** BEGIN DATA LINES **

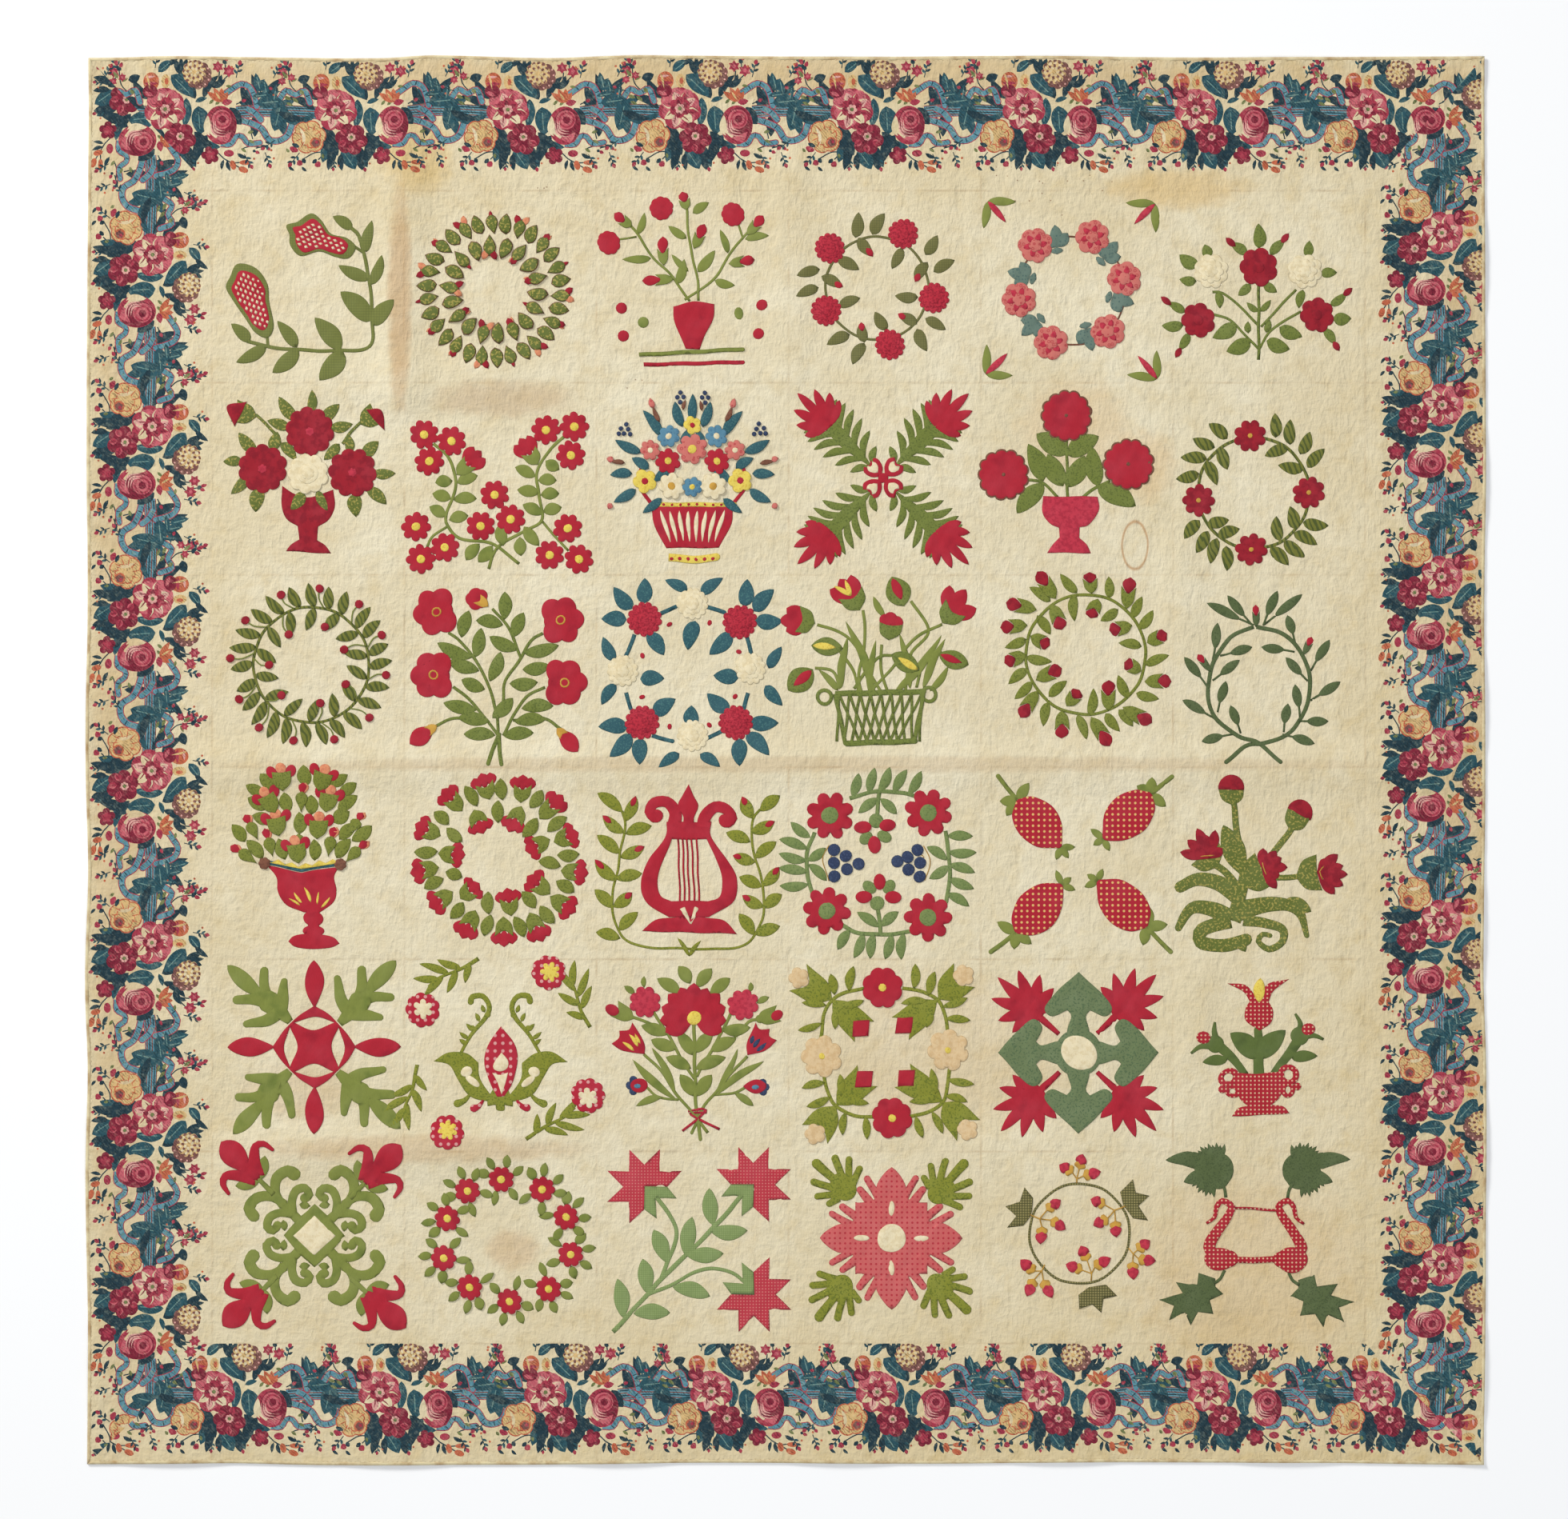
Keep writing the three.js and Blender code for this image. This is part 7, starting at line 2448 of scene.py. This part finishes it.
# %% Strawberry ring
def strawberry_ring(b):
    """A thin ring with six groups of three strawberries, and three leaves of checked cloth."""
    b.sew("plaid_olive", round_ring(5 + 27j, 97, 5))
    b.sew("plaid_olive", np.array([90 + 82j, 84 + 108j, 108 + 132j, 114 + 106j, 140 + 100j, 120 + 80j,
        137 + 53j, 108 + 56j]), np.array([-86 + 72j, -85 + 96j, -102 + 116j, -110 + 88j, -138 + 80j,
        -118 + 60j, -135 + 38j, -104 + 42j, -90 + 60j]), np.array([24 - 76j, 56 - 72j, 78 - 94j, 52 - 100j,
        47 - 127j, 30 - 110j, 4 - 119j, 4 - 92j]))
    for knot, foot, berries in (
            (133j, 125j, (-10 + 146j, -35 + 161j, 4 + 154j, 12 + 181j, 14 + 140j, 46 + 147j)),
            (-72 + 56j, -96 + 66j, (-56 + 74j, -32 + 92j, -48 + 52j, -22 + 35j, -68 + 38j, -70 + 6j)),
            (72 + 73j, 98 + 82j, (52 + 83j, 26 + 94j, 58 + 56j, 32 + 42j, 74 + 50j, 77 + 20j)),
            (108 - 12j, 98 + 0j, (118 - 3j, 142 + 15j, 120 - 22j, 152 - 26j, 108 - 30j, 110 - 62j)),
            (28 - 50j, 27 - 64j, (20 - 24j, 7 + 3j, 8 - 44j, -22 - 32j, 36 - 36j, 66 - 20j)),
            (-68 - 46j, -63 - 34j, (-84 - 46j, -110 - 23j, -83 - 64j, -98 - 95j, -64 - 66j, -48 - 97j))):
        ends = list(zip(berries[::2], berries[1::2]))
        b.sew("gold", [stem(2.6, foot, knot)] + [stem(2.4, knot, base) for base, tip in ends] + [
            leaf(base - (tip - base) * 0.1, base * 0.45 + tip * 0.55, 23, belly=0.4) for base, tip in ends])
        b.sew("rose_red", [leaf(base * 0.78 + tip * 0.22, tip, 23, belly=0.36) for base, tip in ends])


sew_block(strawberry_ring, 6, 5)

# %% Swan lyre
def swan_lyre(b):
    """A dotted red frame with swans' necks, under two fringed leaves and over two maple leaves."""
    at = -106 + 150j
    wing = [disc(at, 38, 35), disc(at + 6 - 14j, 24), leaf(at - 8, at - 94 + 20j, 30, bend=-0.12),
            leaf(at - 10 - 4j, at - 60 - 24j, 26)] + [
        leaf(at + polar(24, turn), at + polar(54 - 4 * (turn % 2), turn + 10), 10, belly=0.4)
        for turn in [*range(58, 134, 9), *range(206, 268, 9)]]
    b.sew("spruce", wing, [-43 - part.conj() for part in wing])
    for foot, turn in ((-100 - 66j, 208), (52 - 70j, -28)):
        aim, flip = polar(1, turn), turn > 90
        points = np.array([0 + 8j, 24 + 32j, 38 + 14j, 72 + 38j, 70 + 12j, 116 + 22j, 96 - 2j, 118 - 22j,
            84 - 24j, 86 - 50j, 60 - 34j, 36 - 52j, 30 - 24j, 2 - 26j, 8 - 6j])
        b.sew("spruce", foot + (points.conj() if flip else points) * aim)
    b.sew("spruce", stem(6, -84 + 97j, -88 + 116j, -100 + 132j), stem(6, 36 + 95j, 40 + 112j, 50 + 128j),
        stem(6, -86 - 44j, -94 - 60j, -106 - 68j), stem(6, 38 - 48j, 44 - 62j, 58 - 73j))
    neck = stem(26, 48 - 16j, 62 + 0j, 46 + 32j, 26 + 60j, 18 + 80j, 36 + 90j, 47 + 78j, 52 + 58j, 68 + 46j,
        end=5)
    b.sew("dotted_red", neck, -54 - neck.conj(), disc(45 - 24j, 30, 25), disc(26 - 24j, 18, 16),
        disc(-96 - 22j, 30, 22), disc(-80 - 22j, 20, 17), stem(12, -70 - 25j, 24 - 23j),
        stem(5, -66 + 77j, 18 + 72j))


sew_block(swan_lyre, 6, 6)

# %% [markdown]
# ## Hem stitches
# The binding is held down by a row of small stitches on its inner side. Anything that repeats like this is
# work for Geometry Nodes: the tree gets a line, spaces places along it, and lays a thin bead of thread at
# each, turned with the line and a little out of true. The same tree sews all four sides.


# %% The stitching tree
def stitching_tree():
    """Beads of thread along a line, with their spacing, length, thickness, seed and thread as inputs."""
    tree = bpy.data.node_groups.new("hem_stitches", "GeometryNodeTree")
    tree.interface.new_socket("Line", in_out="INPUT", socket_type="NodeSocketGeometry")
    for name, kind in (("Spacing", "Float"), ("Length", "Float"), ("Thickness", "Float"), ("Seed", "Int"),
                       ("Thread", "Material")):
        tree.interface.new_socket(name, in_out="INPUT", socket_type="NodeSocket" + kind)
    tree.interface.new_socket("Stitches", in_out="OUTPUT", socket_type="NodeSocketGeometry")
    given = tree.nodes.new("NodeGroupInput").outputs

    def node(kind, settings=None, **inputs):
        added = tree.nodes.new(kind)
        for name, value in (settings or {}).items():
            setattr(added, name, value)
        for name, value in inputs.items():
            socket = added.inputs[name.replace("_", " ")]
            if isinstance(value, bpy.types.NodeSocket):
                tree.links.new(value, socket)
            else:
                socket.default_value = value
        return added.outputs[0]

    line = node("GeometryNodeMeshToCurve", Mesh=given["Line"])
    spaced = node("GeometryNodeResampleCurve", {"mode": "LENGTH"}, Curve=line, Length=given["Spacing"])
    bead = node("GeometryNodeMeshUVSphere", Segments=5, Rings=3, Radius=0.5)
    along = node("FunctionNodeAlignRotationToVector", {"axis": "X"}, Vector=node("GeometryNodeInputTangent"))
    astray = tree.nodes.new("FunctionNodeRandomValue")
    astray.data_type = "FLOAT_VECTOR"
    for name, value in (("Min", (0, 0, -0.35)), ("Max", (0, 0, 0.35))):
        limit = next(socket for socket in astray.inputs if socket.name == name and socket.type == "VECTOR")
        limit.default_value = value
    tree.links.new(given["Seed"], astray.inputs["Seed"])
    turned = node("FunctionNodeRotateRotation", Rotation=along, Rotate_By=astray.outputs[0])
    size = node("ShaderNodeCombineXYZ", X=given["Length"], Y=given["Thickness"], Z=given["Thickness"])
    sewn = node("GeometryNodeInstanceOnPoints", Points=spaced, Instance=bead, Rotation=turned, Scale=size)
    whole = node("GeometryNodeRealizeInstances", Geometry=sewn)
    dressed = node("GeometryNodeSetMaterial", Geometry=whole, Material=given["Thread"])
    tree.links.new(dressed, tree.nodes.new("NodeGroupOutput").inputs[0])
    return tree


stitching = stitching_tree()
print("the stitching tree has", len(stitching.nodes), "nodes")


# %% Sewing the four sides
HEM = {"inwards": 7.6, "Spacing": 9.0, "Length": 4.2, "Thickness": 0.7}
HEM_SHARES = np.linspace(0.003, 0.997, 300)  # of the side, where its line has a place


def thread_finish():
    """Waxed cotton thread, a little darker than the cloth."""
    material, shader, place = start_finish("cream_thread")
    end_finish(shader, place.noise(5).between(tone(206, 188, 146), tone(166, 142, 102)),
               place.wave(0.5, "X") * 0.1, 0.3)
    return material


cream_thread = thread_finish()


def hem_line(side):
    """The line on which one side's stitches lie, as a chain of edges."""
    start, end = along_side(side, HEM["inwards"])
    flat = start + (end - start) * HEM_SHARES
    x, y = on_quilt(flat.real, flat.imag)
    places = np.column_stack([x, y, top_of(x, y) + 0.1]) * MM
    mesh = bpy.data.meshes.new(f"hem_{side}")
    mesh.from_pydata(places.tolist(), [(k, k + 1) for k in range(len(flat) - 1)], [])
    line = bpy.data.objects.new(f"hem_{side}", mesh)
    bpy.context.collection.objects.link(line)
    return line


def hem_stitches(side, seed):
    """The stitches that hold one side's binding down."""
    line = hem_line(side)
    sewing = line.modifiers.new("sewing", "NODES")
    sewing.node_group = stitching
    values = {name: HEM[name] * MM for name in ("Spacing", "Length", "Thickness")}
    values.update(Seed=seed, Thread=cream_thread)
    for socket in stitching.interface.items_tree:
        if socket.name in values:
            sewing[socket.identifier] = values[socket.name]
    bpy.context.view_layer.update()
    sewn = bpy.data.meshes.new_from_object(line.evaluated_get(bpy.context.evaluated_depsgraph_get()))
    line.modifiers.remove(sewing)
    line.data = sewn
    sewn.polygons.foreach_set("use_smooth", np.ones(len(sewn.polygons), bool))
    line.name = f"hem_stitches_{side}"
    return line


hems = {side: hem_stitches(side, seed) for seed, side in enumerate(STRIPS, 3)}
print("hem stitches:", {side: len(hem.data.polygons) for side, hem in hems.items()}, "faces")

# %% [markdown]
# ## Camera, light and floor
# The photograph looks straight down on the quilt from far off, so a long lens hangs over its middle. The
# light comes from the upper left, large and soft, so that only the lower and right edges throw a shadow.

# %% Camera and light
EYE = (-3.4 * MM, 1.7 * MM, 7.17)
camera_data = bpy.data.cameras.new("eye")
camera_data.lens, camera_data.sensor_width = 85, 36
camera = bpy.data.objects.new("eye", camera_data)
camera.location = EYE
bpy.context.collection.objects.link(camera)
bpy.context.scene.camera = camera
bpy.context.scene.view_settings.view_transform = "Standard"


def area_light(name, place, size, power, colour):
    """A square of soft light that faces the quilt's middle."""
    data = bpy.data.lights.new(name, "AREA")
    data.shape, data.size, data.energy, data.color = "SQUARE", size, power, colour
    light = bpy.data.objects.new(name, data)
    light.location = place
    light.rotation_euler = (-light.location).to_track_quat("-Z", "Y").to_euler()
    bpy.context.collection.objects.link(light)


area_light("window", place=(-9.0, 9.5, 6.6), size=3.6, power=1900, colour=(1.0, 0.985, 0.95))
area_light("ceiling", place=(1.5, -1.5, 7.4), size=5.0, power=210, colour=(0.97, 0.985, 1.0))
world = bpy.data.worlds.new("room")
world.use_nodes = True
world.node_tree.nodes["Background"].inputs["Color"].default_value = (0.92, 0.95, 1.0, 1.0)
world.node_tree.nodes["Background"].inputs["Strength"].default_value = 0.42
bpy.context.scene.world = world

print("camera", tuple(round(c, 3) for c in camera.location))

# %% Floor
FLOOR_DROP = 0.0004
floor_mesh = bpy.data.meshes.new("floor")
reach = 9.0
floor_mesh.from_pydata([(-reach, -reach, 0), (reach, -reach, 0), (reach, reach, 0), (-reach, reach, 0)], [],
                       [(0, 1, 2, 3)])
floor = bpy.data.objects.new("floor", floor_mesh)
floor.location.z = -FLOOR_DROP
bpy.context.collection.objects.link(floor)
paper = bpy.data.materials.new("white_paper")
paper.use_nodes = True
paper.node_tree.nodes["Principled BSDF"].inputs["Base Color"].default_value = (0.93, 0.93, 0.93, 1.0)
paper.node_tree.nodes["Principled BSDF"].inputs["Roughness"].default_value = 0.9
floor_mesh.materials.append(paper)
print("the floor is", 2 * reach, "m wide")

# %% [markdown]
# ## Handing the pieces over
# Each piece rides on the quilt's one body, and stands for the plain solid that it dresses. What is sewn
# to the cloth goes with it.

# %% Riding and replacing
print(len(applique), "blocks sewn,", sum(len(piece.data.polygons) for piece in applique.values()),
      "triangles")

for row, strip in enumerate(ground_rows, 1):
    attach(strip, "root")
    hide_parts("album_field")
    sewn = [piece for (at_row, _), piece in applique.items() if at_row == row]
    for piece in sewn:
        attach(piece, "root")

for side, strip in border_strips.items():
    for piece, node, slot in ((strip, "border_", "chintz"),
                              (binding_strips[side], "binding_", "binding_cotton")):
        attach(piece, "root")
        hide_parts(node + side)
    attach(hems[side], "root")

** END DATA LINES **

Find all lines where the word "scene" appears. Copy them.

Keep writing the three.js and Blender code for this image. This is part 7, starting at line 2448 of scene.py. This part finishes it.
bpy.context.scene.camera = camera
bpy.context.scene.view_settings.view_transform = "Standard"
bpy.context.scene.world = world